» EXERCISE PROMPT
Restate each of the lines given below, word for word.
** Start GIVEN MATERIAL **
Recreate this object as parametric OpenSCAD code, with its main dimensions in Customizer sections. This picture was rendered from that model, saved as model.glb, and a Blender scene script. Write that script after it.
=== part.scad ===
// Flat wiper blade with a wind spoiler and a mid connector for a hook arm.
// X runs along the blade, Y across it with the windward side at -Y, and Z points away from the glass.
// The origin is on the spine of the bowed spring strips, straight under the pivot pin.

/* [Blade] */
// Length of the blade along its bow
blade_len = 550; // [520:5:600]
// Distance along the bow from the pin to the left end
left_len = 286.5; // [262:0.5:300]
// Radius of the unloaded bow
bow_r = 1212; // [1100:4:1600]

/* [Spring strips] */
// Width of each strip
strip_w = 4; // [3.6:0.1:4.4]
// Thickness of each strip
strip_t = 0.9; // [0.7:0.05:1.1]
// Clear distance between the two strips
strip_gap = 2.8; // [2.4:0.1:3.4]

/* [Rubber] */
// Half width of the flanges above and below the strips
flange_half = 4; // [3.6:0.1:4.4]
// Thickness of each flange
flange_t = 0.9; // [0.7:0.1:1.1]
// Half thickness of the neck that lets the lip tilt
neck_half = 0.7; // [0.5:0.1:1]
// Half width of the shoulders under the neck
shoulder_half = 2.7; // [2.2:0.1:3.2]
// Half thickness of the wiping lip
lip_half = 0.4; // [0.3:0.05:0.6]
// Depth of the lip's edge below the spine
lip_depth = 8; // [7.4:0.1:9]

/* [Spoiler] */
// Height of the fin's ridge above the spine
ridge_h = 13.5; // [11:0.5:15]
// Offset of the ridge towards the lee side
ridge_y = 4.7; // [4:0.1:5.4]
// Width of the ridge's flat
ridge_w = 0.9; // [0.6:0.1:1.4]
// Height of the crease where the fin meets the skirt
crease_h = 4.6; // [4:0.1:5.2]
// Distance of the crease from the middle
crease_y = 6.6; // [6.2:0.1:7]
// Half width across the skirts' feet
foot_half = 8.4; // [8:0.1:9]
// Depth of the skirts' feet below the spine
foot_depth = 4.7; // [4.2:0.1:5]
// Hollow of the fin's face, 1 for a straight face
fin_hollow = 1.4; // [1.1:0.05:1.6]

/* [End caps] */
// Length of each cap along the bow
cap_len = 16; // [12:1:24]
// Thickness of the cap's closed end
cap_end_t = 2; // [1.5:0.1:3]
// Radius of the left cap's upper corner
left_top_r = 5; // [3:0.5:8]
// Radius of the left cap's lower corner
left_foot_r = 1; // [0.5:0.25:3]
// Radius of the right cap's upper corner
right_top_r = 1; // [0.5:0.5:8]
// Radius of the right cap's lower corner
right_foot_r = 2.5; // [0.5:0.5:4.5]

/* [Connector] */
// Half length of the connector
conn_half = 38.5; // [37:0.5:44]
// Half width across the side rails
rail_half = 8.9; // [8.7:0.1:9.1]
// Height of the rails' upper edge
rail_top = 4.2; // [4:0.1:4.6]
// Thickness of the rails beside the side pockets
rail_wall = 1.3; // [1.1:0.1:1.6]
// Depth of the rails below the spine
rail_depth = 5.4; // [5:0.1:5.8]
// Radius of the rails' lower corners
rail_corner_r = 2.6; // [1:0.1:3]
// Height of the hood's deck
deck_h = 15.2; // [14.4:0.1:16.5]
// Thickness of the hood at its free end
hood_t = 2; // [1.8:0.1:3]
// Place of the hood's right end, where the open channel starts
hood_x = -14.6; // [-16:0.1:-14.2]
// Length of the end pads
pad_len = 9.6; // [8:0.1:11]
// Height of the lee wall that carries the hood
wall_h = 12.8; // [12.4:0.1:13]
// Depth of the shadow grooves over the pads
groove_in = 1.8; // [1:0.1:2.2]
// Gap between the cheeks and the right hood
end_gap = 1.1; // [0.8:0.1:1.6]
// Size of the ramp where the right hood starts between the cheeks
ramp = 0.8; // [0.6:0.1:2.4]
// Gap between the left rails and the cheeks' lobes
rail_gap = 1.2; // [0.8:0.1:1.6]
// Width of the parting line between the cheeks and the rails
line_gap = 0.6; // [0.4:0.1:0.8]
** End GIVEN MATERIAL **
» COMPLETE OUTPUT
Recreate this object as parametric OpenSCAD code, with its main dimensions in Customizer sections. This picture was rendered from that model, saved as model.glb, and a Blender scene script. Write that script after it.
=== part.scad ===
// Flat wiper blade with a wind spoiler and a mid connector for a hook arm.
// X runs along the blade, Y across it with the windward side at -Y, and Z points away from the glass.
// The origin is on the spine of the bowed spring strips, straight under the pivot pin.

/* [Blade] */
// Length of the blade along its bow
blade_len = 550; // [520:5:600]
// Distance along the bow from the pin to the left end
left_len = 286.5; // [262:0.5:300]
// Radius of the unloaded bow
bow_r = 1212; // [1100:4:1600]

/* [Spring strips] */
// Width of each strip
strip_w = 4; // [3.6:0.1:4.4]
// Thickness of each strip
strip_t = 0.9; // [0.7:0.05:1.1]
// Clear distance between the two strips
strip_gap = 2.8; // [2.4:0.1:3.4]

/* [Rubber] */
// Half width of the flanges above and below the strips
flange_half = 4; // [3.6:0.1:4.4]
// Thickness of each flange
flange_t = 0.9; // [0.7:0.1:1.1]
// Half thickness of the neck that lets the lip tilt
neck_half = 0.7; // [0.5:0.1:1]
// Half width of the shoulders under the neck
shoulder_half = 2.7; // [2.2:0.1:3.2]
// Half thickness of the wiping lip
lip_half = 0.4; // [0.3:0.05:0.6]
// Depth of the lip's edge below the spine
lip_depth = 8; // [7.4:0.1:9]

/* [Spoiler] */
// Height of the fin's ridge above the spine
ridge_h = 13.5; // [11:0.5:15]
// Offset of the ridge towards the lee side
ridge_y = 4.7; // [4:0.1:5.4]
// Width of the ridge's flat
ridge_w = 0.9; // [0.6:0.1:1.4]
// Height of the crease where the fin meets the skirt
crease_h = 4.6; // [4:0.1:5.2]
// Distance of the crease from the middle
crease_y = 6.6; // [6.2:0.1:7]
// Half width across the skirts' feet
foot_half = 8.4; // [8:0.1:9]
// Depth of the skirts' feet below the spine
foot_depth = 4.7; // [4.2:0.1:5]
// Hollow of the fin's face, 1 for a straight face
fin_hollow = 1.4; // [1.1:0.05:1.6]

/* [End caps] */
// Length of each cap along the bow
cap_len = 16; // [12:1:24]
// Thickness of the cap's closed end
cap_end_t = 2; // [1.5:0.1:3]
// Radius of the left cap's upper corner
left_top_r = 5; // [3:0.5:8]
// Radius of the left cap's lower corner
left_foot_r = 1; // [0.5:0.25:3]
// Radius of the right cap's upper corner
right_top_r = 1; // [0.5:0.5:8]
// Radius of the right cap's lower corner
right_foot_r = 2.5; // [0.5:0.5:4.5]

/* [Connector] */
// Half length of the connector
conn_half = 38.5; // [37:0.5:44]
// Half width across the side rails
rail_half = 8.9; // [8.7:0.1:9.1]
// Height of the rails' upper edge
rail_top = 4.2; // [4:0.1:4.6]
// Thickness of the rails beside the side pockets
rail_wall = 1.3; // [1.1:0.1:1.6]
// Depth of the rails below the spine
rail_depth = 5.4; // [5:0.1:5.8]
// Radius of the rails' lower corners
rail_corner_r = 2.6; // [1:0.1:3]
// Height of the hood's deck
deck_h = 15.2; // [14.4:0.1:16.5]
// Thickness of the hood at its free end
hood_t = 2; // [1.8:0.1:3]
// Place of the hood's right end, where the open channel starts
hood_x = -14.6; // [-16:0.1:-14.2]
// Length of the end pads
pad_len = 9.6; // [8:0.1:11]
// Height of the lee wall that carries the hood
wall_h = 12.8; // [12.4:0.1:13]
// Depth of the shadow grooves over the pads
groove_in = 1.8; // [1:0.1:2.2]
// Gap between the cheeks and the right hood
end_gap = 1.1; // [0.8:0.1:1.6]
// Size of the ramp where the right hood starts between the cheeks
ramp = 0.8; // [0.6:0.1:2.4]
// Gap between the left rails and the cheeks' lobes
rail_gap = 1.2; // [0.8:0.1:1.6]
// Width of the parting line between the cheeks and the rails
line_gap = 0.6; // [0.4:0.1:0.8]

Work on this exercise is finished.